Paul’s mentoring of Timothy was obviously incredibly important. It was far more than the relationship between student and teacher; it was discipleship. Paul frequently said, even as Jesus did, “Those things you see me do, go and do those things.” He modeled what New Testament life was supposed to be about, then encouraged others to follow his model.

And how does Barnabas fit in? One of the key things you see in Acts and beyond is that men such as Paul rarely went out “on their own.” They partnered with someone who could provide strength and encouragement. Ecclesiastes 4:12 says:

And if one can overpower him who is alone, two can resist him. A cord of three strands is not quickly torn apart.

The truth is, we are too often alone … and too often, inevitably, overpowered! The Christian life wasn’t designed to be lived alone. It was designed to be lived in partnership with brothers and sisters. Too many Christians in this “cowboy” culture we live in here in the U.S. simply blow off “church.” They don’t need anybody, they can go it alone. But truth be told, our need for others is far more significant than we know. We need that brother and sister who can tell us the truth when we need to hear it or can give words of encouragement when that is what we need. We need others to “stir us up to love and good works,” as Hebrews 10:24 says.

A two-stranded cord is far better than one.

But wait, that’s not what Ecclesiastes says, is it? Oh, of course not! Duh. The third strand represents He who enters into our fellowship and interweaves His life with ours. The Third Strand alone is unbreakable, so any rope with it woven firmly into place is a rope that should surely hold under even the greatest pressure!

So, back to the three hands. On that goofy cover I told you about, one hand is reaching downward, one reaching upward, and one to the side. The hand reaching up reminds us that we all need to have a mentor who can disciple us and prepare us for what God has assigned. Even Paul spent something like three years learning from others and getting prepared for his public ministry.

And we should all be willing to pour what we have learned into others, for our faith is just one generation away from extinction and we must not be the ones who fail to pass it down! The hand reaching down reminds us that we should all have “Timothys” in our lives whom we are pouring ourselves into. We should be showing (with our lives, not just saying with our lips), and we should be working toward a specific goal (as Paul did), to release those we mentor into ministry once they are ready.

And finally, we all need Barnabases. (Barnabi?) I have a close friend in California named John whom I met my first year of college.

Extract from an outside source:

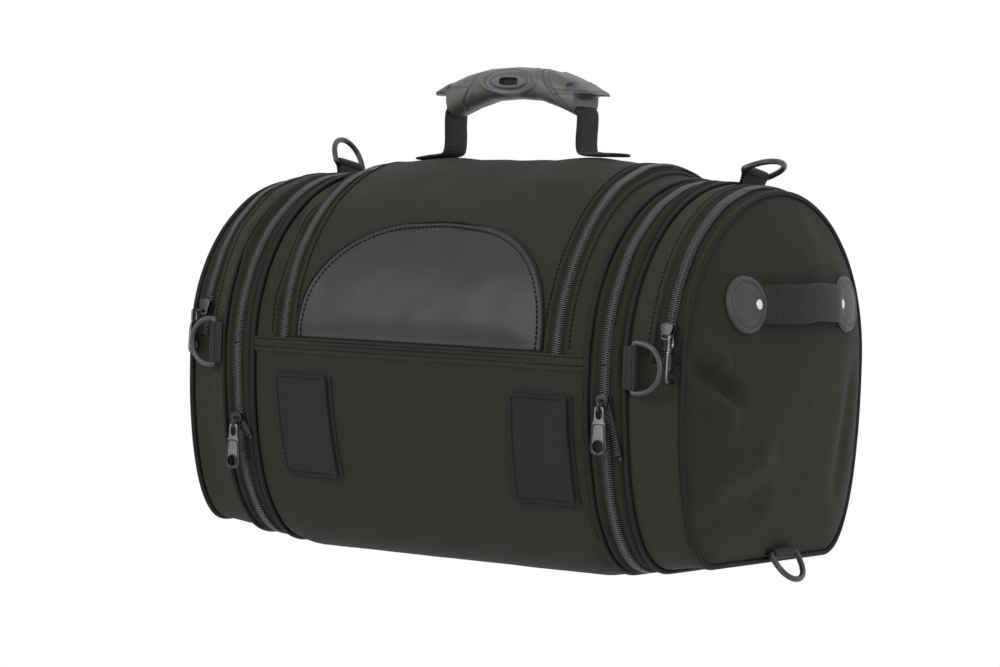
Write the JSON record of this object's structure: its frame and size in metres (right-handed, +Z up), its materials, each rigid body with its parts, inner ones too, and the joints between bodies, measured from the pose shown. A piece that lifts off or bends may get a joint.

Our friendship has continued to grow since then, and there has been many a time when we have needed and depended on each other. Often he is a Paul, and I a Timothy; and sometimes it may be the other way around. But always, we are Barnabases, to whatever extent we can be, separated by 1,200 miles!

Brian asks, Who is your Paul? Who is your Timothy? Who is your Barnabas? There are no hard-and-fast rules, and this may be a season when all three relationships are not operating in our lives right now. But we should always be on the lookout for whom God might bring our way. And we must never neglect “the assembling of ourselves together” and simply putting ourselves “out there” in places where we can impact (and be impacted by) the lives of others! Are you allowing God to weave that three-stranded cord in your life?

P.S.: I’m excited about the men’s retreat this weekend! It’s always a wonderful opportunity for men to come together and form dearly needed accountability and discipleship relationships. Please be praying for the men of this church, that we would be transparent, open, vulnerable, and willing to be used of God in whatever ways He sees fit to further our capacity as His Church to bring Him honor and glory and to be the hands and feet of Jesus to South Hill and beyond!